:: Information supplied

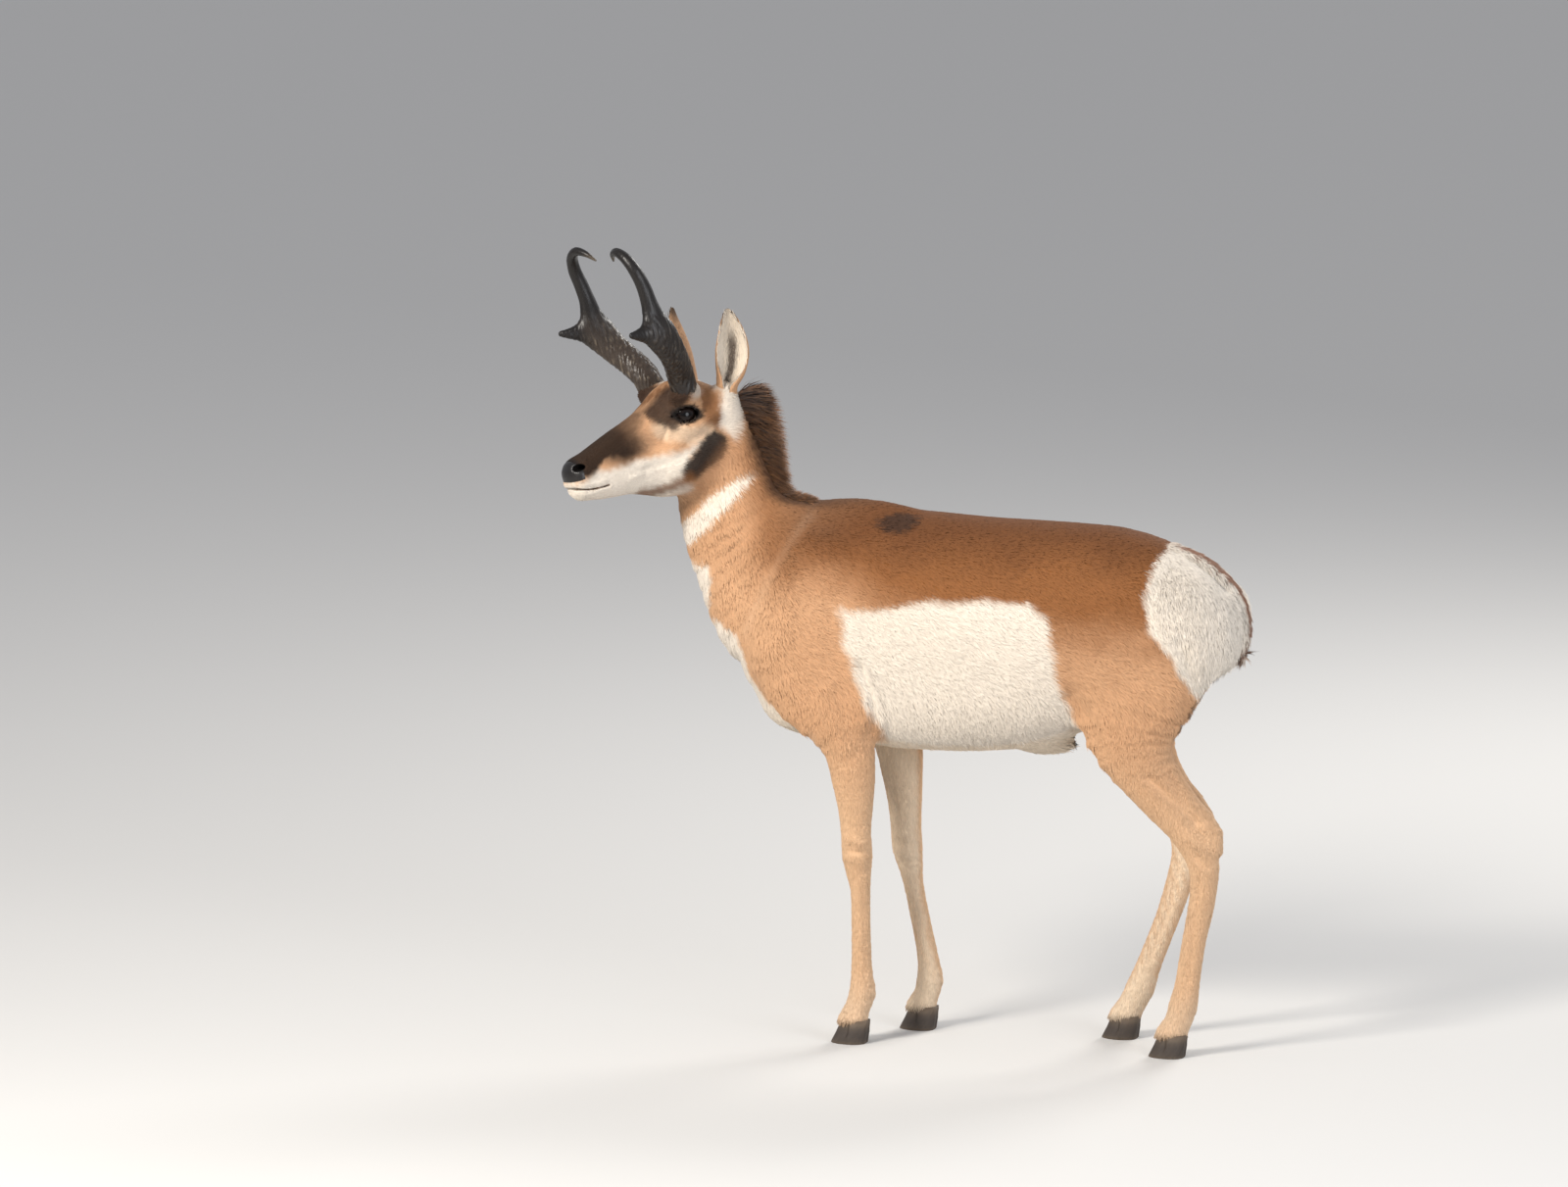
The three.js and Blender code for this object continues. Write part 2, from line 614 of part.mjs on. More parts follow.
// Moves a point onto the surface, at most by the given length
function settle(field, start, most) {
  let p = start;
  for (let n = 0; n < 4; n++) {
    const slope = slopeOf(field, p);
    const steep = Math.max(dot(slope, slope), 0.05);
    p = sub(p, scale(slope, field(p) / steep));
  }
  const moved = sub(p, start);
  const length = Math.hypot(...moved);
  return length > most ? add(start, scale(moved, most / length)) : p;
}

// A box that fills the side of a plane that its normal points to
function halfSpace(at, normal) {
  const box = new THREE.BoxGeometry(CUT_SIZE, CUT_SIZE, CUT_SIZE);
  box.deleteAttribute("normal");
  box.deleteAttribute("uv");
  const way = new THREE.Vector3(...unit(normal));
  const turn = new THREE.Quaternion().setFromUnitVectors(new THREE.Vector3(0, 0, 1), way);
  const middle = new THREE.Vector3(...at).addScaledVector(way, CUT_SIZE / 2 + GAP / 2);
  box.applyMatrix4(new THREE.Matrix4().compose(middle, turn, new THREE.Vector3(1, 1, 1)));
  return solidOf(box);
}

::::

▶ [Task directions]: Copy out the material word for word and line for line.

▶ [Correct response]:
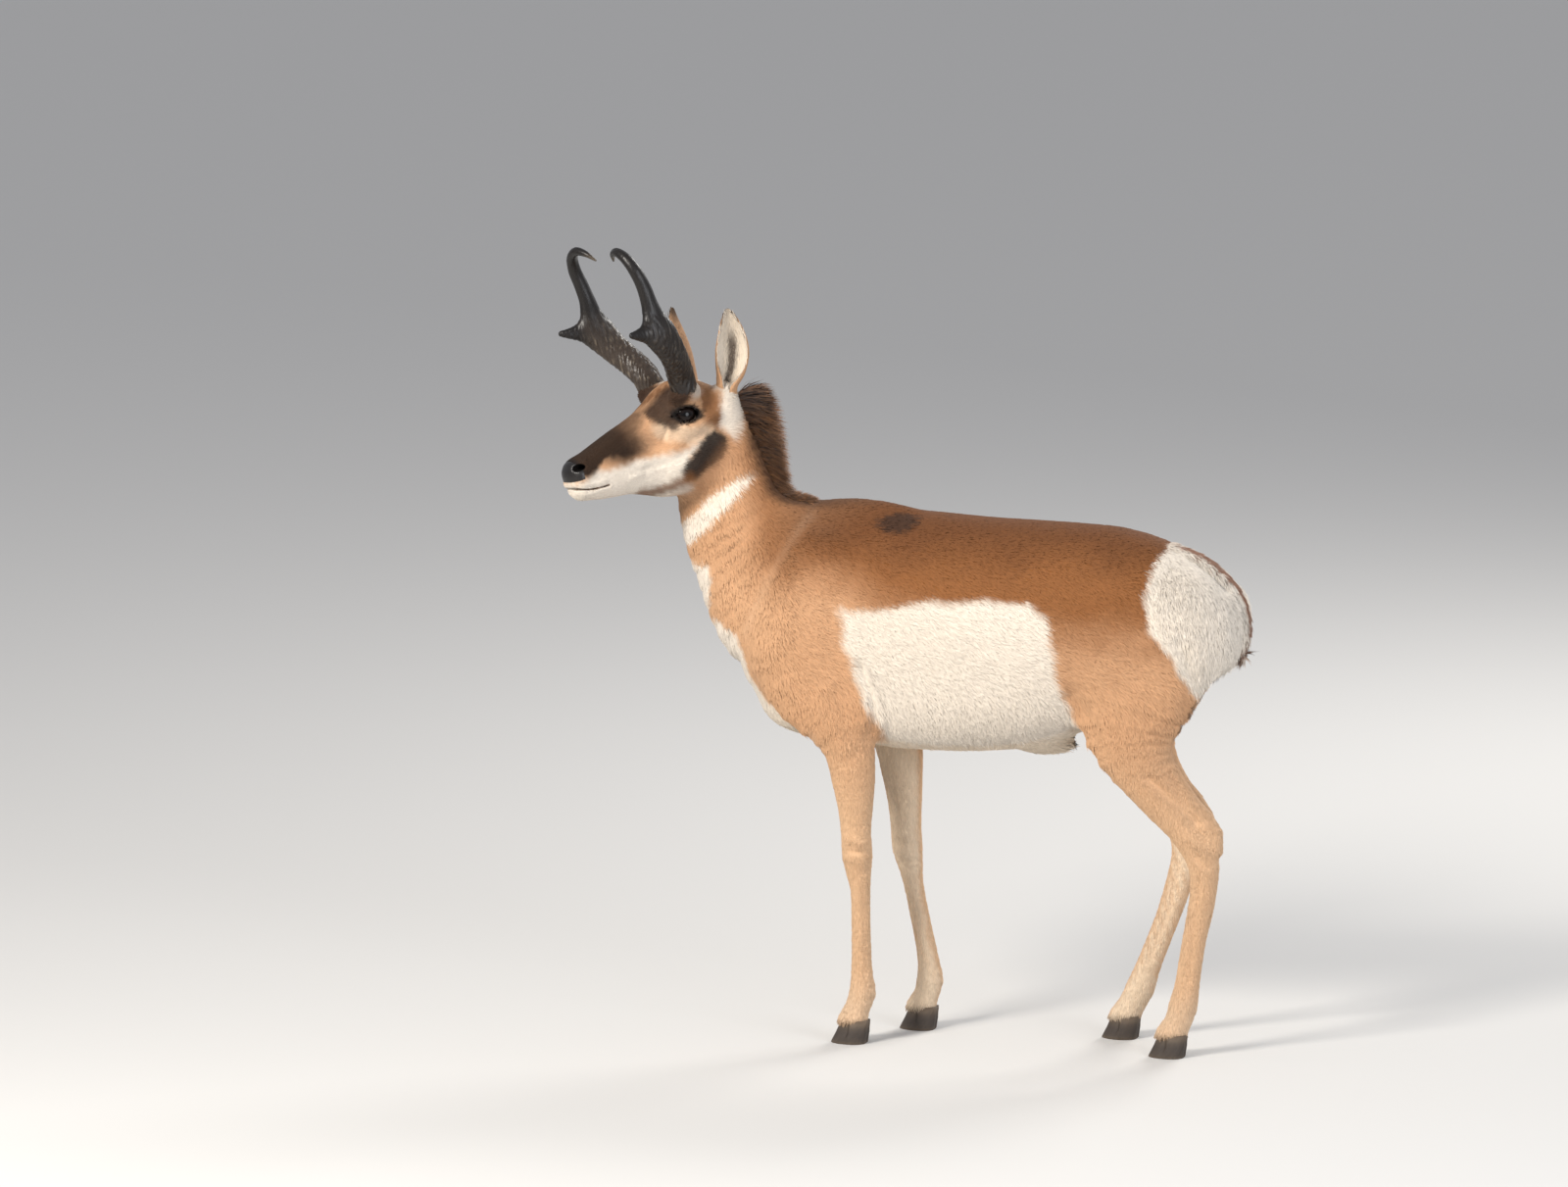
The three.js and Blender code for this object continues. Write part 2, from line 614 of part.mjs on. More parts follow.
// Moves a point onto the surface, at most by the given length
function settle(field, start, most) {
  let p = start;
  for (let n = 0; n < 4; n++) {
    const slope = slopeOf(field, p);
    const steep = Math.max(dot(slope, slope), 0.05);
    p = sub(p, scale(slope, field(p) / steep));
  }
  const moved = sub(p, start);
  const length = Math.hypot(...moved);
  return length > most ? add(start, scale(moved, most / length)) : p;
}

// A box that fills the side of a plane that its normal points to
function halfSpace(at, normal) {
  const box = new THREE.BoxGeometry(CUT_SIZE, CUT_SIZE, CUT_SIZE);
  box.deleteAttribute("normal");
  box.deleteAttribute("uv");
  const way = new THREE.Vector3(...unit(normal));
  const turn = new THREE.Quaternion().setFromUnitVectors(new THREE.Vector3(0, 0, 1), way);
  const middle = new THREE.Vector3(...at).addScaledVector(way, CUT_SIZE / 2 + GAP / 2);
  box.applyMatrix4(new THREE.Matrix4().compose(middle, turn, new THREE.Vector3(1, 1, 1)));
  return solidOf(box);
}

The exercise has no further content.